Prompt: The exercise asks you to copy every line below in which "this" appears.

Source excerpt:

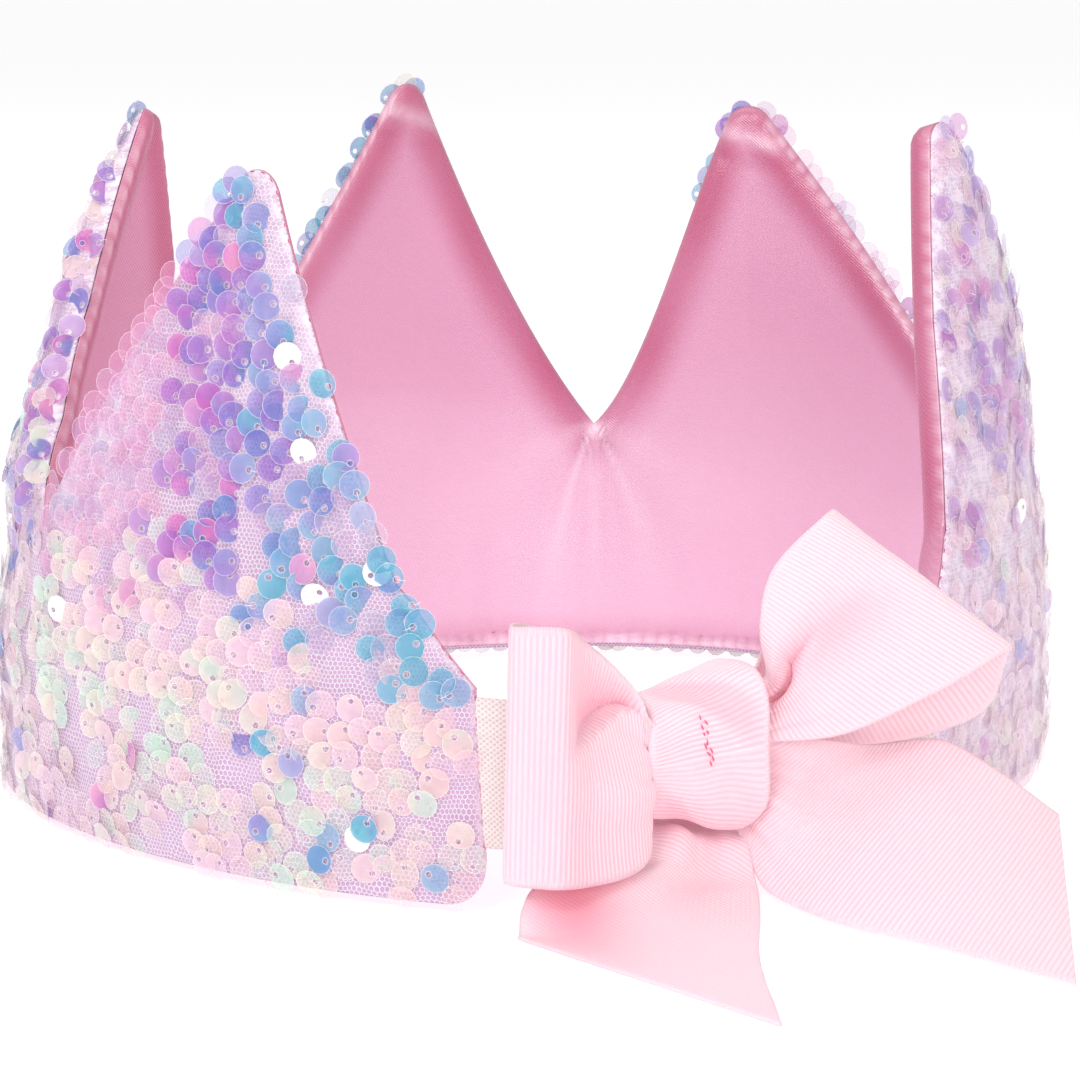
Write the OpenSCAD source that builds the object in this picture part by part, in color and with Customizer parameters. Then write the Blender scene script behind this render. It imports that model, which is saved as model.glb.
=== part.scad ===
// Sequin crown for a child, in millimetres.
// A band of sequined net and satin with five rounded points stands on its hem. Its two ends
// meet at the wearer's back, towards +Y, in a short elastic that carries a ribbon bow.
// The middle point of the band is towards -Y, and +X is the wearer's left.

/* [Band] */
// Thickness of the outer panel, and of the lining
cloth_t = 1.2; // [1:0.1:1.3]
// Gap between the outer panel and the lining
cloth_gap = 0.3; // [0.2:0.1:0.4]
// Radius of the five rounded points
tip_r = 5; // [4:0.5:6]
// Radius of the hem's corner at each end of the band
corner_r = 6; // [4:1:8]
// How far the end edges slant back towards their top
end_slant = 2; // [0:0.5:3]

/* [Elastic] */
// Thickness of the elastic
elastic_t = 1; // [0.8:0.1:1.1]
// Length of elastic that is tucked in at each end of the band
tuck_l = 6; // [5:0.5:7]

/* [Bow] */
// Thickness of the ribbon
ribbon_t = 1; // [0.8:0.1:1.1]
// Thickness of the doubled ribbon that makes the knot
knot_t = 1.2; // [1:0.1:1.3]

/* [Hidden] */

// Moves the middle of the whole crown over the origin
to_middle = [9.51, 44.13, 0];

net_pink = [0.90, 0.78, 0.90];
satin_pink = [0.93, 0.60, 0.76];
ivory = [0.95, 0.92, 0.86];
ribbon_pink = [0.97, 0.76, 0.84];

// The band's outline. Columns: distance along the band, height of the corner, and how far the
// side from this corner to the next one sags below a straight line.
// The five points are the odd rows from the third to the eleventh.
outline = [
    [0,     32,    0],
    [14,    45.5,  0],
    [42,    101,   0],
    [89,    46,    0],
    [133.5, 106.5, 0],
    [180,   44,    0],
    [222,   108.5, 2.5],
    [263,   44.5,  5],
    [293.5, 104,   0],
    [352,   43.5,  0],
    [398.5, 105,   0],
    [428,   45.5,  0],
    [441,   32,    0]
];
band_l = outline[len(outline) - 1][0];

// Where the band starts, at the wearer's left end, and its heading at every tenth of its length
band_start = [35.3, 0.9];
heading = [319.3, 297.5, 274, 234.5, 202.8, 175.6, 150.7, 116.7, 83, 43, 29];

// How far the points lean in. Columns: distance along the band, lean at the height lean_top.
lean_in = [
    [0,   8],
    [89,  12],
    [99,  24],
    [111, 24.5],
    [122, 22.5],
    [134, 20.5],
    [154, 29],
    [180, 23],
    [222, 16],
    [264, 9],
    [294, 4],
    [352, 8],
    [377, 11],
    [399, 15.5],
    [415, 21],
    [441, 24]
];
lean_from = 25;
lean_top = 103;
lean_power = 1.3;

// Extra room between the two walls where the elastic is tucked in
tuck_gap = elastic_t + 0.7;
tuck_fade = 9;

// The free stretch of the elastic. Columns: x, y, low edge z, high edge z.
elastic_rows = [
    [32,    2.8,  9.2,  30.4],
    [28.5,  2.9,  9.0,  29.9],
    [22,    1.6,  10,   28.6],
    [14,   -0.2,  14.6, 28],
    [5,    -0.8,  13.4, 28],
    [-6,   -0.7,  11,   28.6],
    [-18,  -0.2,  8.8,  28.8],
    [-28,   0.7,  8.8,  29.4],
    [-34,   0.7,  9.1,  30.2]
];
tuck_low = 9.5;
tuck_high = 30.6;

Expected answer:
Write the OpenSCAD source that builds the object in this picture part by part, in color and with Customizer parameters. Then write the Blender scene script behind this render. It imports that model, which is saved as model.glb.
// side from this corner to the next one sags below a straight line.